* Work instructions
Answer with nothing but a number: how many lines include the word "piece"?

* Dataset extract
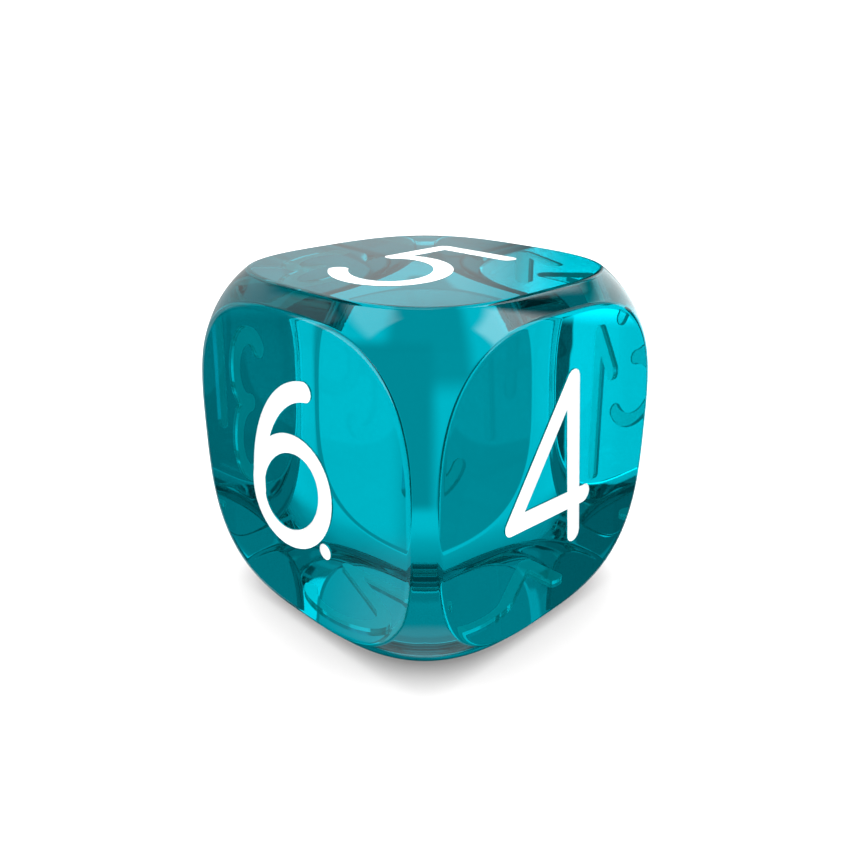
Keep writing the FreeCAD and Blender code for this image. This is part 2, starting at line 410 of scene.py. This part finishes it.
def shader_mix(tree, factor, first, second):
    node = tree.nodes.new("ShaderNodeMixShader")
    feed(tree, node.inputs, (factor, first, second))
    return node.outputs["Shader"]


def map_range(tree, value, low, high, at_low, at_high, kind="LINEAR"):
    """at_low where the value is low or less, at_high where it is high or more, and between them a ramp."""
    node = tree.nodes.new("ShaderNodeMapRange")
    node.interpolation_type = kind
    feed(tree, node.inputs, (value, low, high, at_low, at_high))
    return node.outputs["Result"]


def noise(tree, scale, detail):
    """Noise over the piece's own coordinates: scale is in features per metre."""
    where = tree.nodes.new("ShaderNodeTexCoord")
    node = tree.nodes.new("ShaderNodeTexNoise")
    node.inputs["Scale"].default_value = scale
    node.inputs["Detail"].default_value = detail
    tree.links.new(where.outputs["Object"], node.inputs["Vector"])
    return node.outputs["Fac"]


def grey_ramp(tree, value, dark, light):
    node = tree.nodes.new("ShaderNodeValToRGB")
    for element, grey in zip(node.color_ramp.elements, (dark, light)):
        element.color = (grey, grey, grey, 1)
    tree.links.new(value, node.inputs["Fac"])
    return node.outputs["Color"]


def bump(tree, height, strength, distance):
    node = tree.nodes.new("ShaderNodeBump")
    node.inputs["Strength"].default_value = strength
    node.inputs["Distance"].default_value = distance
    tree.links.new(height, node.inputs["Height"])
    return node.outputs["Normal"]


def new_material(name):
    """A material with nothing but its output node."""
    material = bpy.data.materials.new(name)
    material.use_nodes = True
    material.node_tree.nodes.clear()
    out = material.node_tree.nodes.new("ShaderNodeOutputMaterial")
    return material, material.node_tree, out


# ---------------------------------------------------------------- materials

TINT = (0, 0.806, 1, 1)       # of the acrylic, each time light enters it
DEPTH_COLOUR = (0.0, 0.9753, 0.9753, 1)
DEPTH_DENSITY = 430           # with the colour above, how fast light fades on its way through
IOR = 1.553
SHADOW_TINT = 0.5             # how much light the body lets through to what lies in its shadow
BOUNCED_LIGHT = 0.3           # what the body sends on to the floor and the paint: a painted glow that diffuse rays see on the body
POCKET_PAINTED_GLOW = 0.35             # painted glow: the pocket paint shines by itself, standing in for daylight that comes through the paint into the body
PAINT_SHARE = 0.3             # of a pocket's look from inside the body: the rest is bare acrylic
FLOOR_GREY = 0.68


def acrylic_surface(tree):
    node = tree.nodes.new("ShaderNodeBsdfPrincipled")
    node.inputs["Base Color"].default_value = TINT
    node.inputs["Transmission Weight"].default_value = 1.0
    node.inputs["Roughness"].default_value = 0.0
    node.inputs["IOR"].default_value = IOR
    return node


def teal_acrylic():
    """Polished translucent acrylic: faint moulding waves on the surface, colour from its skin and depth. To
    diffuse rays it shows a painted even glow.
    """
    material, tree, out = new_material("teal_acrylic")
    surface = acrylic_surface(tree)
    waves = noise(tree, scale=260, detail=2)
    tree.links.new(bump(tree, waves, strength=0.1, distance=0.02 * MM), surface.inputs["Normal"])
    depth = tree.nodes.new("ShaderNodeVolumeAbsorption")
    depth.inputs["Color"].default_value = DEPTH_COLOUR
    depth.inputs["Density"].default_value = DEPTH_DENSITY
    shadow = tree.nodes.new("ShaderNodeBsdfTransparent")
    shadow.inputs["Color"].default_value = (SHADOW_TINT, SHADOW_TINT, SHADOW_TINT, 1)
    # painted glow: to diffuse rays the body is an even glow of its own, standing in for light bounced
    # through it
    bounced = tree.nodes.new("ShaderNodeEmission")
    bounced.inputs["Strength"].default_value = BOUNCED_LIGHT
    rays = tree.nodes.new("ShaderNodeLightPath").outputs
    shader = shader_mix(tree, rays["Is Shadow Ray"], surface.outputs["BSDF"], shadow.outputs["BSDF"])
    shader = shader_mix(tree, rays["Is Diffuse Ray"], shader, bounced.outputs["Emission"])
    tree.links.new(shader, out.inputs["Surface"])
    tree.links.new(depth.outputs["Volume"], out.inputs["Volume"])
    return material


def painted_pocket():
    """The pocket's floor and walls, where the paint holds to the acrylic: seen only through the body. The
    paint carries a painted glow of its own.
    """
    material, tree, out = new_material("painted_pocket")
    paint = tree.nodes.new("ShaderNodeBsdfPrincipled")
    paint.inputs["Roughness"].default_value = 0.6
    paint.inputs["Specular IOR Level"].default_value = 0.0
    # painted glow: the paint emits light of its own, though it is no lamp
    paint.inputs["Emission Color"].default_value = (1, 1, 1, 1)
    paint.inputs["Emission Strength"].default_value = POCKET_PAINTED_GLOW
    clouds = noise(tree, scale=900, detail=2)
    tree.links.new(grey_ramp(tree, clouds, dark=0.26, light=0.34), paint.inputs["Base Color"])
    bare = acrylic_surface(tree)
    shader = shader_mix(tree, PAINT_SHARE, bare.outputs["BSDF"], paint.outputs["BSDF"])
    tree.links.new(shader, out.inputs["Surface"])
    return material


def white_paint():
    """Satin white paint with a fine grain."""
    material, tree, out = new_material("white_inlay")
    paint = tree.nodes.new("ShaderNodeBsdfPrincipled")
    paint.inputs["Roughness"].default_value = 0.5
    grain = noise(tree, scale=2500, detail=3)
    tree.links.new(grey_ramp(tree, grain, dark=0.80, light=0.86), paint.inputs["Base Color"])
    tree.links.new(bump(tree, grain, strength=0.15, distance=0.01 * MM), paint.inputs["Normal"])
    tree.links.new(paint.outputs["BSDF"], out.inputs["Surface"])
    return material


def floor_paint():
    material, tree, out = new_material("studio_floor")
    paint = tree.nodes.new("ShaderNodeBsdfDiffuse")
    paint.inputs["Color"].default_value = (FLOOR_GREY, FLOOR_GREY, FLOOR_GREY, 1)
    tree.links.new(paint.outputs["BSDF"], out.inputs["Surface"])
    return material


# ---------------------------------------------------------------- studio

AWAY = Vector((-1, 1, 0)).normalized()     # level, from the camera past the die
RIGHT = Vector((1, 1, 0)).normalized()

# Soft cards round the die, each from and to an azimuth (right of straight behind the die), from and to
# an elevation, the width of its soft edge, all in degrees, and its brightness. A later card covers an
# earlier one. The first list is what shines through the die, the second what mirrors in its surface.
REFRACTED_CARDS = (
    (-135, -58, -95, 95, 8, 0.2),
    (62, 130, -95, 95, 8, 0.36),
    (128, 150, 22, 48, 6, 0.12),
    (-195, 195, 57, 71, 6, 0.55),
    (-38, 20, -8, 16, 8, 0.52),
    (22, 52, 16, 58, 8, 1.5),
    (-34, -1, 28, 45, 4, 0.68),
    (-104, -92, -6, 17, 4, 1.05),
    (-66, 62, -68, -8, 8, 1.15),
    (-30, 34, -66, -5, 26, 0.98),
    (-9, 8, -60, -31, 4, 0.58),
    (-1.5, 22, -38, -14, 3, 0.52),
    (-106, -66, -50, -8, 5, 1.25),
    (-109, -104, -26, -12, 3, 1.2),
    (62, 130, -66, -8, 6, 0.28),
    (133, 195, -33, -15, 5, 1.45),
    (-195, -133, -33, -15, 5, 1.45),
    (-100.4, -95, -45, -8, 0.2, 0.1),
    (95, 100.3, -45, -8, 0.6, 0.25),
    (-115, -93, -14.5, -6, 1.5, 1.5),
    (-115, -97, -14.5, -6, 1.5, 2.6),
    (92, 112, -14, -7, 2, 0.54),
    (-195, 195, -95, -66, 8, 1.0),
)
MIRRORED_CARDS = (
    (-70, 62, -42, -7, 6, 0.9),
    (-75, 6, -7, 32, 8, 0.78),
    (-80, -58, 28, 44, 6, 0.65),
    (20, 52, -12, 24, 8, 2.0),
    (50, 68, 0, 24, 8, 2.0),
    (28, 56, 32, 58, 8, 2.3),
    (71, 108, 31, 57, 8, 4.2),
    (71, 108, 8, 31, 8, 0.8),
    (84, 108, 8, 27, 6, 1.2),
    (-125, -84, -4, 5, 3, 2.3),
    (-125, -84, 5, 24, 4, 0.9),
    (-112, -62, 50, 74, 8, 1.9),
    (-20, 8, 48, 66, 8, 0.8),
    (-128, -85, -55, -33, 8, 0.6),
    (-195, 195, -95, -66, 8, 0.5),
)
# What lights the floor and the paint: wide soft lights above.
LIGHTING_CARDS = (
    (-80, 80, 18, 110, 25, 5.0),
    (95, 145, 35, 80, 20, 5.4),
    (-145, -95, 35, 80, 20, 5.4),
)
REFRACTED_BASE = 0.42
MIRRORED_BASE = 0.0
LIGHTING_BASE = 1.0
BACKDROP = 1.6                # behind everything, as the camera sees it
FEW_BOUNCES = 5               # light that has met no more surfaces than this is undimmed
MANY_BOUNCES = 8
LEFT_AFTER_MANY = 0.3
MOST_BOUNCES = 24

CAMERA_DISTANCE = 5.153       # in half sides
CAMERA_ELEVATION = 22.3
LENS = 35.15                  # on the default 36 mm sensor
NEAR_CLIP = 0.001
FLOOR_REACH = 60              # in half sides


def soft_between(tree, value, low, high, soft):
    """1 between low and high, falling to 0 over the width of the soft edge."""
    rise = map_range(tree, value, low - soft / 2, low + soft / 2, 0, 1, "SMOOTHSTEP")
    fall = map_range(tree, value, high - soft / 2, high + soft / 2, 1, 0, "SMOOTHSTEP")
    return math_node(tree, "MULTIPLY", rise, fall)


def card_light(tree, azimuth, elevation, base, cards):
    """Brightness by direction: the base, with each card laid over it in turn."""
    light = base
    for az_from, az_to, el_from, el_to, soft, strength in cards:
        share = math_node(tree, "MULTIPLY", soft_between(tree, azimuth, az_from, az_to, soft),
                          soft_between(tree, elevation, el_from, el_to, soft))
        light = number_mix(tree, share, light, strength)
    return light


def make_world():
    world = bpy.data.worlds.new("studio")
    bpy.context.scene.world = world
    world.use_nodes = True
    tree = world.node_tree
    tree.nodes.clear()
    where = tree.nodes.new("ShaderNodeTexCoord").outputs["Generated"]

    def along(axis):
        node = tree.nodes.new("ShaderNodeVectorMath")
        node.operation = "DOT_PRODUCT"
        node.inputs[1].default_value = axis
        tree.links.new(where, node.inputs[0])
        return node.outputs["Value"]

    azimuth = math_node(tree, "DEGREES", math_node(tree, "ARCTAN2", along(RIGHT), along(AWAY)))
    elevation = math_node(tree, "DEGREES", math_node(tree, "ARCSINE", along(Vector((0, 0, 1)))))
    rays = tree.nodes.new("ShaderNodeLightPath").outputs
    refracted = card_light(tree, azimuth, elevation, REFRACTED_BASE, REFRACTED_CARDS)
    left = map_range(tree, rays["Ray Depth"], FEW_BOUNCES, MANY_BOUNCES, 1.0, LEFT_AFTER_MANY)
    refracted = math_node(tree, "MULTIPLY", refracted, left)
    mirrored = card_light(tree, azimuth, elevation, MIRRORED_BASE, MIRRORED_CARDS)
    lighting = card_light(tree, azimuth, elevation, LIGHTING_BASE, LIGHTING_CARDS)
    strength = number_mix(tree, rays["Is Transmission Ray"], mirrored, refracted)
    strength = number_mix(tree, rays["Is Diffuse Ray"], strength, lighting)
    strength = number_mix(tree, rays["Is Camera Ray"], strength, BACKDROP)
    light = tree.nodes.new("ShaderNodeBackground")
    tree.links.new(strength, light.inputs["Strength"])
    out = tree.nodes.new("ShaderNodeOutputWorld")
    tree.links.new(light.outputs["Background"], out.inputs["Surface"])
    world.cycles.sampling_method = "NONE"     # a card is seen only by the kind of ray that it is for


def make_floor():
    size = FLOOR_REACH * HALF
    corners = [(-size, -size, 0), (size, -size, 0), (size, size, 0), (-size, size, 0)]
    mesh = bpy.data.meshes.new("floor")
    mesh.from_pydata(corners, [], [(0, 1, 2, 3)])
    floor = bpy.data.objects.new("floor", mesh)
    bpy.context.scene.collection.objects.link(floor)
    floor.location.z = LOW.z
    mesh.materials.append(floor_paint())
    floor.visible_transmission = False
    floor.visible_glossy = False


def make_camera():
    data = bpy.data.cameras.new("camera")
    data.lens = LENS
    data.clip_start = NEAR_CLIP
    camera = bpy.data.objects.new("camera", data)
    bpy.context.scene.collection.objects.link(camera)
    lift = math.radians(CAMERA_ELEVATION)
    back = -AWAY * math.cos(lift) + Vector((0, 0, math.sin(lift)))
    camera.location = CENTRE + back * CAMERA_DISTANCE * HALF
    camera.rotation_euler = (-back).to_track_quat("-Z", "Y").to_euler()
    bpy.context.scene.camera = camera


def set_light_paths():
    """Light may cross the body often, and nothing is blurred on its way."""
    paths = bpy.context.scene.cycles
    paths.max_bounces = MOST_BOUNCES
    paths.glossy_bounces = MOST_BOUNCES
    paths.transmission_bounces = MOST_BOUNCES
    paths.blur_glossy = 0


# ---------------------------------------------------------------- build

def dress(piece, body, slot, materials, *nodes):
    for material in materials:
        piece.data.materials.append(material)
    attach(piece, body)
    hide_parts(*nodes)


make_camera()
dress(body_mesh(), "root", "teal_acrylic", [teal_acrylic(), painted_pocket()], "die_body")
paint = white_paint()
for inlay in ("one", "two", "three", "four", "five", "six", "six_dot"):
    piece = inlay_mesh(inlay)
    piece.visible_transmission = False     # from inside the body the painted pocket is what shows
    dress(piece, "root", "white_inlay", [paint], f"{inlay}_inlay")
make_world()
make_floor()
set_light_paths()
bpy.context.scene.view_settings.view_transform = "Standard"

* Result of the exercise
7